Judicial Office looks into claims of campus hazing
February 16, 2004
Several students have come forward with claims of underground hazing incidents, NIU Judicial Director Larry Bolles said.
As a result, Bolles said the Judicial Office currently is investigating several campus organizations.
Bolles said he could not go into specific detail about the allegations because of privacy issues but said the activities the students described included physical and mental strain.
Although some students identify hazing as acts that cause injury or other harm, what actually qualifies as hazing is a lot closer to what some might consider normal activity, Bolles said.
Hazing is any act or activity by an organization or by one of its members that may put someone’s physical or mental health at risk, according to the NIU Student Code of Conduct.
The difference between hazing and underground hazing is that hazing involves a known program going on that gets carried away, such as at Greek rush time, Bolles said. With underground hazing, everything is planned from the very beginning, but members make sure that no one finds out about it, he said.
The only way the information about underground hazing gets out is when the student the hazing is happening to reports it, Bolles said.
“Members of groups come in all the time,” Bolles said. “They think if they come to me and tell me what’s going on, I can stop it.”
Hazing ranges from minor acts, such as a member of a fraternity or sorority forcing another member to eat too much, to more serious acts such as injuring someone or causing someone’s death, Bolles said.
Separate sanctions exist for different levels of the offense.
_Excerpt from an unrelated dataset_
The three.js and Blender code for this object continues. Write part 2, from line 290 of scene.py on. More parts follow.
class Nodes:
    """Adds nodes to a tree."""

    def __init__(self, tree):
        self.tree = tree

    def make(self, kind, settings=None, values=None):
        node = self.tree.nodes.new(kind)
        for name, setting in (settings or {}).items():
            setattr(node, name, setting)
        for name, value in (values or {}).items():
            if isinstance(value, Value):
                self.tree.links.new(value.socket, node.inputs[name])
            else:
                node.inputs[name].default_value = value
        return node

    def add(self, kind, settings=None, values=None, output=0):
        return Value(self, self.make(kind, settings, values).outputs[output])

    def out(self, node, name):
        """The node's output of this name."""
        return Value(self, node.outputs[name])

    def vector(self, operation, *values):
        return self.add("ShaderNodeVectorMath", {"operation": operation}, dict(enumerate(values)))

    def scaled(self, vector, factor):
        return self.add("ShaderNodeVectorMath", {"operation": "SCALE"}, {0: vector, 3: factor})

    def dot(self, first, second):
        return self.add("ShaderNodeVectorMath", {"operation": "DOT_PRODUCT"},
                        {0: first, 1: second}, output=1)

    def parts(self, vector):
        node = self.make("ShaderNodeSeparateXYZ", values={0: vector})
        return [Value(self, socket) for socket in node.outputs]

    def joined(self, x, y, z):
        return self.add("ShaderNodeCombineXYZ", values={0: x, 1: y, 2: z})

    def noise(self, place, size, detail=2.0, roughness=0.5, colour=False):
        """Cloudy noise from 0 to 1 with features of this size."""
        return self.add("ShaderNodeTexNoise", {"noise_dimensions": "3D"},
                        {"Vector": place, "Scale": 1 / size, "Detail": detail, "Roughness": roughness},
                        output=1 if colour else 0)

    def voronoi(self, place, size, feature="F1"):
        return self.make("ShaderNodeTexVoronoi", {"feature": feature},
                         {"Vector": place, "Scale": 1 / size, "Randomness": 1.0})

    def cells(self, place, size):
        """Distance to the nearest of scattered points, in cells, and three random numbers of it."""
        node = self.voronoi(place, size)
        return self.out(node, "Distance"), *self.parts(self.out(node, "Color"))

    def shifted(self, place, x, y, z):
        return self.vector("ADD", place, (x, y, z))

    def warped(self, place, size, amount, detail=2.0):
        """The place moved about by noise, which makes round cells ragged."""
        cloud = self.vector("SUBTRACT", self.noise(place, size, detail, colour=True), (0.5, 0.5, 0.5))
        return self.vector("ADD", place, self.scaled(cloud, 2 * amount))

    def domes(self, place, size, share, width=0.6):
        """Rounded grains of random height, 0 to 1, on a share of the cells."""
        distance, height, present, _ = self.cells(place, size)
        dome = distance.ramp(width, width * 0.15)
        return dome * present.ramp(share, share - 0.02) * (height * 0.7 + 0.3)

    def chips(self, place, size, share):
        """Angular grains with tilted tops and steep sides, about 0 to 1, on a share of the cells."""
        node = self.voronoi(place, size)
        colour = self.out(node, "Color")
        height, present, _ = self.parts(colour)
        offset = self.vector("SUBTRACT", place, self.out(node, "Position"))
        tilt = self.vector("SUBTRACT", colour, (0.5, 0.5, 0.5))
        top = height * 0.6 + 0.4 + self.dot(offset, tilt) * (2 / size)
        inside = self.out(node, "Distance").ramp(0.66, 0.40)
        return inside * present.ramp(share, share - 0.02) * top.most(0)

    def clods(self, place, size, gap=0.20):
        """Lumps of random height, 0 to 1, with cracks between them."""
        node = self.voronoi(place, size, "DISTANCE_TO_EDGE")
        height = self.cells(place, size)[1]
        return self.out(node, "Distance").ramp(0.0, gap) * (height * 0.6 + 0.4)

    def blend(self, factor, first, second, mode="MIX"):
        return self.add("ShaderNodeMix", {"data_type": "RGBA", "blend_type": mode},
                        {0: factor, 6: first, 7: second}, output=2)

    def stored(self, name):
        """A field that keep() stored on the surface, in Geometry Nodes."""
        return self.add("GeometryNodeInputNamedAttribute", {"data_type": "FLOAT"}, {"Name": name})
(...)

Under Illinois law, hazing can be classified as either a Class A misdemeanor or a Class 4 felony.
However, the only situation in which hazing becomes a felony is when “great bodily harm or death occurs,” according to Illinois legislation as stated on StopHazing.org.
“Students need to know it’s serious business,” Bolles said. “We’ve had people seriously injured and hospitalized as a result of hazing over the years.”
Some groups’ members have taken actions into their own hands despite the instruction of their officers.
“There were times when we wanted to beat the crap out of people, and they told us we couldn’t, but we did anyway,” said a former fraternity member who spoke on a condition of anonymity. The house he was affiliated with no longer exists at NIU.
The consequences for hazing include not only sanctions against the individuals involved, but against the organization as a whole as well, Bolles said.
“In most organizations not everyone hazes, but everyone goes down,” Bolles said.
When someone gets hazed, the judicial system finds the president and leading officers responsible, regardless of whether they are involved in the act, Bolles said.
Part of the problem with the hazing that does occur is that students are encouraged to haze by people who no longer go to NIU or who can’t be held accountable for it once it happens, Bolles said.
“There’s times where kids are getting hazed and the president just leaves the room … but they are the responsible ones. That’s why they are elected,” he said.
Some fraternity members, however, said they think there is a great misunderstanding about the amount of hazing that goes on at NIU.
“I’m a part of a house where everyone thinks it happens, but it doesn’t,” said Phi Kappa Sigma Rush Chair Aaron Dolin. “There’s a big misperception.”
Alpha Kappa Lambda member Jason Ballard also said he doesn’t think hazing is a problem at NIU.